New voters could be pivotal in upcoming election
COLUMBUS, GA (WTVM) - Tens of thousands of people normally do not register to vote, but the New Georgia Project and other organizations have collected nearly 120,000 new voter registration forms in Georgia since March.
Many of them are minorities, and experts say new voters could play a pivotal role in the November election.
The New Georgia Project is a voter registration campaign that says it's a "nonpartisan" effort and campaign, according to its
. It targets black, Latino and Asian American residents to register and vote.
"The New Georgia Project is a way to register new voters, and in many cases, they tend to be minority residents," explained Dr. Fred Gordon, the chairman of Columbus State University's Political Science Department. "It's trying to get as much voter participation as possible. But often times, instead of getting people to simply vote, it turns many voters polarized in terms of partisanship. I think this is where the concern rises."
Dr. Gordon says a large number of minority voters tend to be reliable base for Democrats.
"There's a historical background and maybe many people felt discrimination, issues or other competing concerns in the past," Dr. Gordon said. "But often times, those who haven't registered tend to be minority groups and individuals and it's certainly accessible for Democratic Party officials to make up some of those differences."
About 180,000 voters were added to the rolls since last March, but only one-third of these new voters described themselves as white. Democrats favor this new trend while Republicans are concerned about the number.
"I feel the New Georgia Project's initiative is very helpful," William Viruet, the vice chairman of the 2nd Congressional District Georgia Democratic Party said. "They are out there getting people to register and getting them involved in the voting process. Everyone needs to vote. I truly believe that the benefit is going to come to the Demographic side. We are going to make history, and Democrats are going to pull victory."

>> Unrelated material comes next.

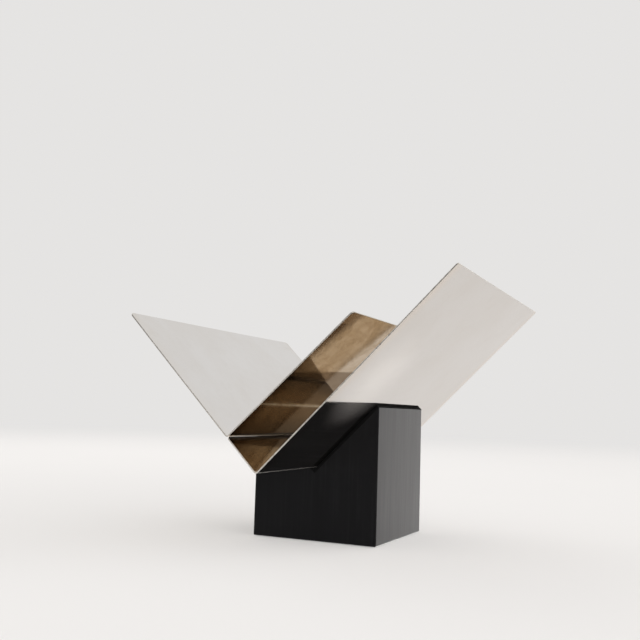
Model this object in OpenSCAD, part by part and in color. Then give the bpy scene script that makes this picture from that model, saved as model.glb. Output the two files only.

Rick Allen, the chairman of Muscogee County Republican Party, said he still believes a large number of Republican candidates will pull through for this year's election.
"I'm sure the New Georgia Project might influence voting somehow," Allen said. "But again, how many of those people are going to actually participate in the process? How many of those people are going to vote? Evidently, those people have never voted before, so are they really going to follow through for this year? However, I think this is still a Republican State and Georgia is still dominated by Republicans so I feel confident we are going to turn out big."
Republicans claimed every statewide office in the 2010 election, but that number recovered in 2012. Now, both Democrats and Republicans are going after voters who tend to avoid participating in elections in non-presidential years.
"It's hard to determine what the linear approach of the New Georgia Project is," Gordon explained. "But I think the big idea of the campaign is to search and collect new votes. But where are you going to find these new votes? Obviously, you can try to sway people, but it's difficult sometimes. People are much traditional and they don't easily switch their beliefs or political parties. So the next best option is to go for people who could vote but just haven't registered yet. This could be a potential gold mine for either party."
The Nov. 4 election is less than two weeks away. The election will include big races like a U.S. Senate seat as well as the Georgia Governor race.